Engaged, productive relationships are tied to happiness, health, and wealth while broken and estranged relationships are directly tied to higher poverty, depression, dysfunctional organizations and poorer physical and emotional health. Suicide, divorce, addiction, impoverished children, government gridlock, churches splitting, distrust, disengaged employees, defecting customers and even war – often proceed from relational demise. The glue for effective leadership is productive relationships. It is not hyperbole to say: Our relationships are our single most valuable and value-creating resource.

Relationship Plan: Turning Tourists into Engaged Citizens

Too many of us have become Relationship Tourists just passing through this relational land on vacation. We connect with more people via social media, but then we let it distract us from face-to-face or voice-to-voice contact with some of our most meaningful relationships, and we end up separated from them.

What if in 2018 we committed to be more engaged citizens of our relational world, as intentional about our relationships as we are about money or exercise?
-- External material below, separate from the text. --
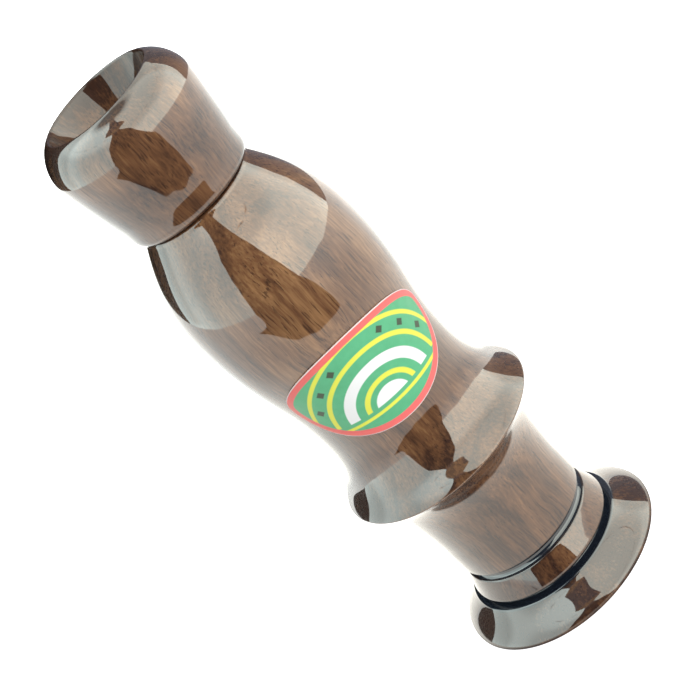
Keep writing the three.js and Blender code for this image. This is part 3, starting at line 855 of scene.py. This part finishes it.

Most of us have household and organization goals reflected in some form of financial plan/budget. Many of us are targeting exercise and weight goals for 2018 – workout 30 minutes a day, lose 10 pounds. What if we were that intentional about developing our Relationship Workout Plan for building and sustaining our key connections?
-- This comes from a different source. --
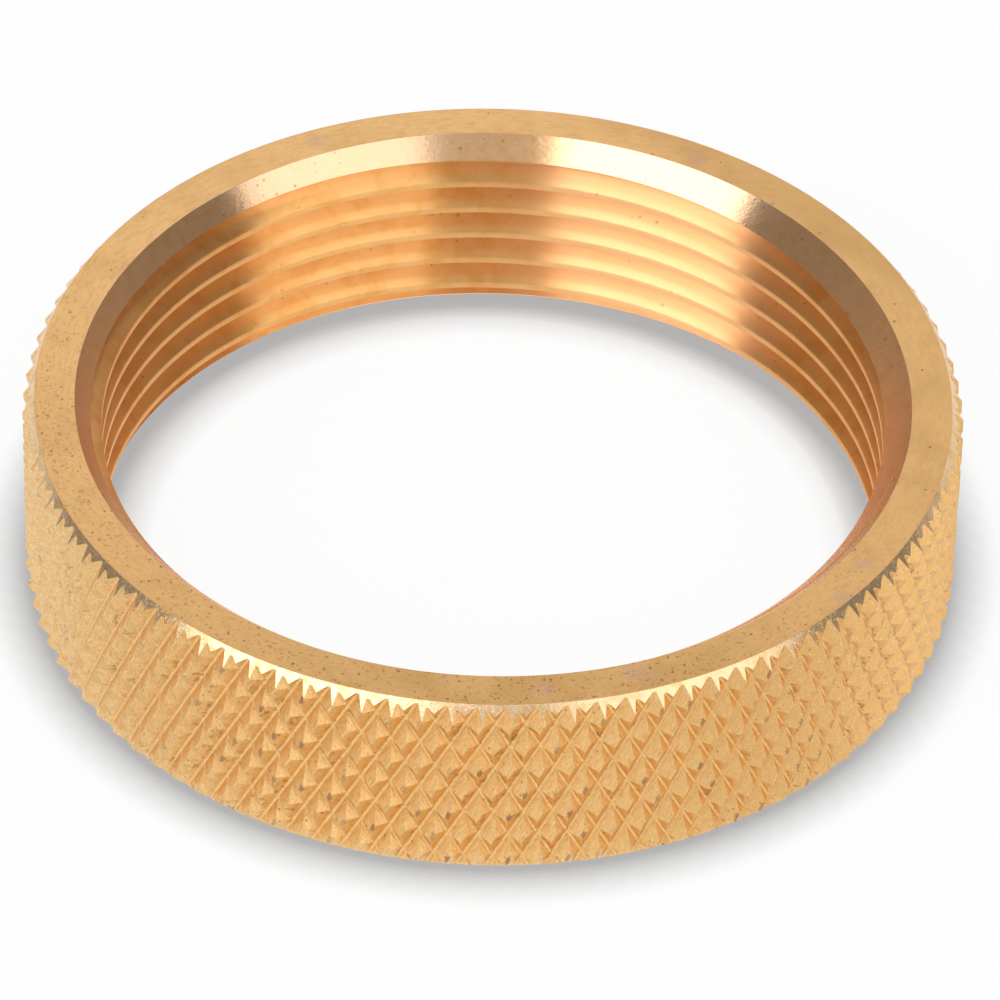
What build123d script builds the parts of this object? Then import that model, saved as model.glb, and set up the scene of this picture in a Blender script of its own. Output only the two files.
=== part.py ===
from build123d import *
import os
from math import ceil, cos, pi, radians, sin, tan

# Ring nut, lying on its lower face. Lengths in millimetres, angles in degrees.

# Turned ring
bore_diameter = 34.7
wall_thickness = 3.5
height = 9.3
top_bevel_width = 0.54
top_bevel_drop = 0.74
bottom_bevel_width = 0.42
bottom_bevel_rise = 0.42

# Lead-ins at both ends of the hole
lead_in_width = 1.175
lead_out_width = 0.8
lead_angle = 45

# Right-hand thread in the hole, its groove crossing the +X axis at the start height
thread_pitch = 1.5
thread_flank_angle = 30
thread_crest_flat = 0.375
thread_root_flat = 0.19
thread_start_height = 0.07

# Diamond knurl, each point a pyramid with four flat faces
knurl_teeth = 100
knurl_angle = 27.1
knurl_depth = 0.5
lowest_point_height = 0.62

# Metal between the knurl's hollows and the round inner part that carries the teeth
knurl_backing = 0.4
# How far a cutting shape reaches past the metal, and a tooth into the metal that carries it
overcut = 0.2

bore_radius = bore_diameter / 2
outside_radius = bore_radius + wall_thickness
hollow_radius = outside_radius - knurl_depth
backing_radius = hollow_radius - knurl_backing

# The knurl's grid: points and hollows take turns along each row and up each column
half_tooth = pi / knurl_teeth
row_rise = outside_radius * half_tooth / tan(radians(knurl_angle))
first_row = -ceil(lowest_point_height / row_rise) - 1
last_row = ceil((height - lowest_point_height) / row_rise) + 1


def place_at(radius, column, row):
    angle = column * half_tooth
    return Vector(radius * cos(angle), radius * sin(angle), lowest_point_height + row * row_rise)


# A point where column and row are both even or both odd, else a hollow
def front(column, row):
    radius = outside_radius if (column + row) % 2 == 0 else hollow_radius
    return place_at(radius, column, row)


def back(column, row):
    return place_at(backing_radius - overcut, column, row)


def flat_face(*corners):
    return Face(Wire.make_polygon(corners))


# One tooth of the knurl, a wedge from hollow to hollow with flat triangles in front
facets = []
for column in (-1, 0):
    for row in range(first_row, last_row):
        corners = [front(column, row), front(column + 1, row), front(column + 1, row + 1), front(column, row + 1)]
        if (column + row) % 2 == 0:
            corners.append(corners.pop(0))
        facets.append(flat_face(corners[0], corners[1], corners[2]))
        facets.append(flat_face(corners[0], corners[2], corners[3]))
    facets.append(flat_face(back(column, first_row), back(column + 1, first_row),
                            back(column + 1, last_row), back(column, last_row)))
    for row in (first_row, last_row):
        facets.append(flat_face(front(column, row), front(column + 1, row),
                                back(column + 1, row), back(column, row)))
for column in (-1, 1):
    facets.append(flat_face(*[front(column, row) for row in range(first_row, last_row + 1)],
                            back(column, last_row), back(column, first_row)))
tooth_blank = Solid(Shell(facets))

# The tooth cut to the ring's outline, with both its ends bevelled
with BuildPart() as knurl_tooth:
    add(tooth_blank)
    with BuildSketch(Plane.XZ):
        with BuildLine():
            Polyline((bore_radius, 0), (outside_radius - bottom_bevel_width, 0),
                     (outside_radius, bottom_bevel_rise), (outside_radius + overcut, bottom_bevel_rise),
                     (outside_radius + overcut, height - top_bevel_drop),
                     (outside_radius, height - top_bevel_drop), (outside_radius - top_bevel_width, height),
                     (bore_radius, height), close=True)
        make_face()
    extrude(amount=outside_radius * half_tooth, both=True, mode=Mode.INTERSECT)

# One turn of the thread's groove, beginning under the ring
groove_depth = (thread_pitch - thread_crest_flat - thread_root_flat) / 2 / tan(radians(thread_flank_angle))
groove_root_radius = bore_radius + groove_depth
groove_mouth = thread_pitch - thread_crest_flat + 2 * overcut * tan(radians(thread_flank_angle))
turns_below = ceil((thread_start_height + groove_mouth / 2) / thread_pitch) + 1
first_turn_height = thread_start_height - turns_below * thread_pitch
turns = turns_below + ceil((height - thread_start_height + groove_mouth / 2) / thread_pitch) + 1
with BuildPart() as groove_turn:
    with BuildLine():
        groove_path = Helix(thread_pitch, thread_pitch, bore_radius, center=(0, 0, first_turn_height))
    with BuildSketch(Plane.XZ):
        with BuildLine():
            Polyline((bore_radius - overcut, first_turn_height - groove_mouth / 2),
                     (groove_root_radius, first_turn_height - thread_root_flat / 2),
                     (groove_root_radius, first_turn_height + thread_root_flat / 2),
                     (bore_radius - overcut, first_turn_height + groove_mouth / 2), close=True)
        make_face()
    sweep(path=groove_path, is_frenet=True)

# Round inner part with its two lead-ins, then the thread cut turn by turn, then the teeth round it
lead_slope = tan(radians(lead_angle))
with BuildPart() as ring_nut:
    with BuildSketch(Plane.XZ):
        with BuildLine():
            Polyline((bore_radius, lead_out_width / lead_slope), (bore_radius + lead_out_width, 0),
                     (backing_radius, 0), (backing_radius, height), (bore_radius + lead_in_width, height),
                     (bore_radius, height - lead_in_width / lead_slope), close=True)
        make_face()
    revolve(axis=Axis.Z)
    with Locations(*[(0, 0, turn * thread_pitch) for turn in range(turns)]):
        add(groove_turn.part, mode=Mode.SUBTRACT)
    with PolarLocations(0, knurl_teeth):
        add(knurl_tooth.part)

ring_nut.part.label = "ring_nut"
os.makedirs("parts", exist_ok=True)
export_step(ring_nut.part, "parts/ring_nut.step")
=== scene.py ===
import bpy
import bmesh
import random
from math import atan2, cos, hypot, pi, radians, sin
from mathutils import Matrix, Vector


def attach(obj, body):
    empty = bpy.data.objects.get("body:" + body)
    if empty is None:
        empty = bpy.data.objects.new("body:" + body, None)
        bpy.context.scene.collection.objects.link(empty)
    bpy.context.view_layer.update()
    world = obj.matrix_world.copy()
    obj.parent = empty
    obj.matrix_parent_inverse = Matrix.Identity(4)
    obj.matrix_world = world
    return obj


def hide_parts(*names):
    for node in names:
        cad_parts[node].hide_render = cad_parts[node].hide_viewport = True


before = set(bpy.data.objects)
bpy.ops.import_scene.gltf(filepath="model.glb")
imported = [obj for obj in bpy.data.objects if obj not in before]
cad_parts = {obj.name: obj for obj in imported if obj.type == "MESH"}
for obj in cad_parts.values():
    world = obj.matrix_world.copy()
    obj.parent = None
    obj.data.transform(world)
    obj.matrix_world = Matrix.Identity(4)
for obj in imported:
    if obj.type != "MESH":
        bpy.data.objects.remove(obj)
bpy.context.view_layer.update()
print("frame loaded")

mm = 0.001
random.seed(41)

# Lengths in millimetres and angles in degrees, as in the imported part
outline = {
    "outsideRadius": 20.85, "height": 9.3,
    "topBevelWidth": 0.54, "topBevelDrop": 0.74,
    "bottomBevelWidth": 0.42, "bottomBevelRise": 0.42,
    "edgeRounding": 0.03,
}
knurl = {
    "teeth": 100, "rowRise": 1.28004, "firstTip": 0.62,
    "slope": 0.55,           # fall from a crest to a sharp groove bottom
    "crest": 0.3,            # half length of a crest, along the deeper grooves
    "shallowRise": 0.15,     # how much higher the shallower grooves lie
    "crestFlat": 0.08,       # half width of the blunt crests
    "deepFlat": 0.11,        # half width of the deeper grooves' bottoms
    "shallowFlat": 0.1,      # half width of the shallower grooves' bottoms
    "ridgeWorn": 0.022,      # how far the ridges' rounding reaches, in millimetres
    "flatWithin": 0.2,       # faces that turn by less than this are one facet
    "ridgeTurn": 12,         # edges that turn by more than this are ridges
    "tipWear": 0.04,         # how far a tip may be rubbed down
    "wearAcross": 0.4, "wearAlong": 0.8,     # how far that reaches from the tip
}
thread = {
    "crestRadius": 17.35, "rootRadius": 18.1598, "pitch": 1.5, "startHeight": 0.07,
    "crestFlat": 0.31, "rootFlat": 0.19, "rounding": 0.02,
    "leadIn": 1.175, "leadOut": 0.8,
    "strips": 20, "stripSteps": 19,          # parts of a turn, and steps in each
}
# How near counts as the same place, on the knurl's flat sheet and, in metres, on the ring's mesh
onSheet = {"cut": 1e-5, "upright": 1e-6}
onRing = {"seam": 3e-7, "join": 1e-6, "rim": 3e-6, "speck": 1e-8}

regions = ["knurl", "bevel", "face", "leadIn", "thread"]
halfTooth = pi / knurl["teeth"]
tipRows = range(-2, 9)
ridgeSlant = (1 - knurl["crest"]) / (1 - knurl["shallowRise"])

# Each tip's own wear, by its place across and up
tipWear = {(across, up): knurl["tipWear"] * random.random() ** 2
           for across in range(2 * knurl["teeth"]) for up in tipRows}


# The knurl is laid out flat first, across in half teeth and up in rows. Along its deeper grooves
# across - up stays the same, along its shallower ones across + up does.
def upAt(z):
    return (z - knurl["firstTip"]) / knurl["rowRise"]


def heightAt(up):
    return knurl["firstTip"] + up * knurl["rowRise"]


# How far a place is from the nearest tip's two lines, 0 on them and 1 in the grooves
def fromTip(across, up):
    return abs((across - up + 1) % 2 - 1), abs((across + up + 1) % 2 - 1)


def knurlRadius(across, up):
    toDeep, toShallow = fromTip(across, up)
    deep = max(1 - toDeep, knurl["deepFlat"])
    shallow = knurl["shallowRise"] + max(1 - toShallow, knurl["shallowFlat"]) / ridgeSlant
    crest = 1 - knurl["crestFlat"]
    return outline["outsideRadius"] - knurl["slope"] * (crest - min(deep, shallow, crest))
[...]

Let me suggest four key Relationship Strategies for your Relationship Plan across family, friends, community and work:

Retention: What key relationships are you at risk of losing? We all have at-risk relationships. Not all relationships can be salvaged. However, we can prioritize two or three where additional effort can potentially salvage them. In the movie Wonder a disfigured young boy faces the challenge of moving from being home-schooled to attending a regular school. His older sister Via feels neglected and becomes estranged as the family is consumed by his very real challenges. Who is your Via?
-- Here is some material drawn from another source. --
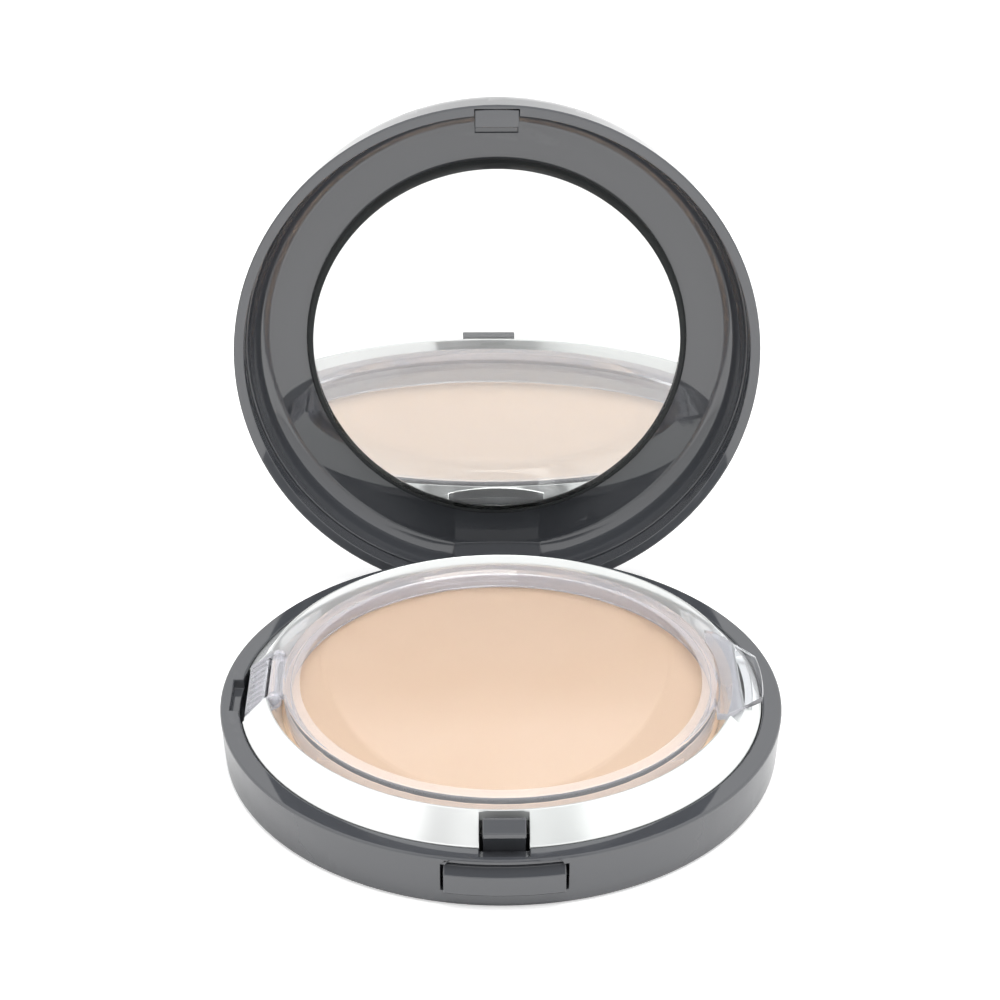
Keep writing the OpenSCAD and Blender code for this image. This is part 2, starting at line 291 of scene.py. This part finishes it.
def charcoal_gloss():
    """Polished dark moulding, with faint smudges, hairlines and slightly dulled edges."""
    body = (0.054, 0.057, 0.064)
    material, shader = new_material("charcoal_gloss", body, {"IOR": 1.9})
    marks = place_effect(material, "gloss_marks", Base=0.025, Smudge=0.02, Hairline=0.03)
    wear = place_effect(material, "edge_wear", Amount=0.35)
    rough = math_node(material.node_tree, "MULTIPLY_ADD", wear["Mask"], 0.12)
    material.node_tree.links.new(marks["Roughness"], rough.node.inputs[2])
    material.node_tree.links.new(rough, shader.inputs["Roughness"])
    blend_colours(material, shader, wear["Mask"], body, (0.085, 0.087, 0.096))
    bump(material, shader, marks["Height"], 0.15, 0.01)
    return material


def black_satin():
    """Spark-eroded dark plastic, for what sits inside the case."""
    material, shader = new_material("black_satin", (0.022, 0.022, 0.024), {"Roughness": 0.42})
    grain = place_effect(material, "fine_grain", Scale=2600, Patch=80)
    blend_colours(material, shader, grain["Cloud"], (0.020, 0.020, 0.022), (0.030, 0.030, 0.032))
    bump(material, shader, grain["Height"], 0.5, 0.03)
    return material


def metallised_plastic():
    """Pearly vacuum plating over a white moulding, a little green-grey where it is thin."""
    material, shader = new_material("metallised_plastic", (0.94, 0.955, 0.95), {"Metallic": 0.66})
    marks = place_effect(material, "gloss_marks", Base=0.07, Smudge=0.10, Hairline=0.06)
    cloud = place_effect(material, "fine_grain", Scale=1500, Patch=45)["Cloud"]
    blend_colours(material, shader, cloud, (0.965, 0.975, 0.97), (0.90, 0.925, 0.915))
    material.node_tree.links.new(marks["Roughness"], shader.inputs["Roughness"])
    bump(material, shader, marks["Height"], 0.12, 0.02)
    return material


def clear_styrene(name="clear_styrene", colour=(0.975, 0.975, 1.0), clearness=1.0):
    """Water-clear moulding with a breath of lavender, soft hairlines and slight flow waves."""
    values = {"Transmission Weight": clearness, "IOR": 1.38}
    material, shader = new_material(name, colour, values)
    marks = place_effect(material, "gloss_marks", Base=0.0, Smudge=0.015, Hairline=0.04)
    material.node_tree.links.new(marks["Roughness"], shader.inputs["Roughness"])
    bump(material, shader, marks["Height"], 0.06, 0.02)
    return material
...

Growth: What key existing relationships provide the greatest potential for added value? What incremental relational investments might unlock this potential? In business it typically takes less effort to get additional sales from existing customers than creating new ones – shop in your own closet. One suggestion is to change the relational setting where you interact. I once had a co-worker who came across as cold and aloof until I had dinner at his home and saw a much warmer, more expressive person when surrounded by his wife and children. Who are your high-potential relationships to grow this next year by investing more time, changing the setting or adding a routine – like a monthly lunch?

Attraction: What new relationships would add value to your life? Many of us, especially as we age, get very comfortable with our current network of relationships – friends, family, customers/donors, or colleagues at work. Yet adding and diversifying relationships can be a great source of new blood that brings energy, innovation and freshness. This last year, a group of us volunteered to weekly mentor a formerly homeless, single, working-mom I’ll call Amanda and her four kids – two of whom have special needs. She is unlike anyone in my network and what she overcomes daily is absolutely inspiring. If I ran Time Magazine, she would be my Person of the Year. Who will you target to be your Amanda of 2018?

Cost Management: What relationships or activities are stealing time from your relationship retention, growth and attraction intentions? This strategy is called cost management because we must manage our relationships with a finite budget of time. Most of us can quickly identify a relationship that takes an inordinate amount of time or energy or brings us no good. Sometimes there is no alternative and we simply have to hang in, but know when it’s time to release a relationship or your expectations of it and put your time and energy to better use. Where are over-invested relationships or expectations stealing from your relationship priorities?

If messy, painful relationships are our most valuable resource (and they are), if the forces of society are accelerating their decline (and they are), then we must be intentional about managing our most valuable resource – our relationships. This intention starts with our 2018 Relationship Plan.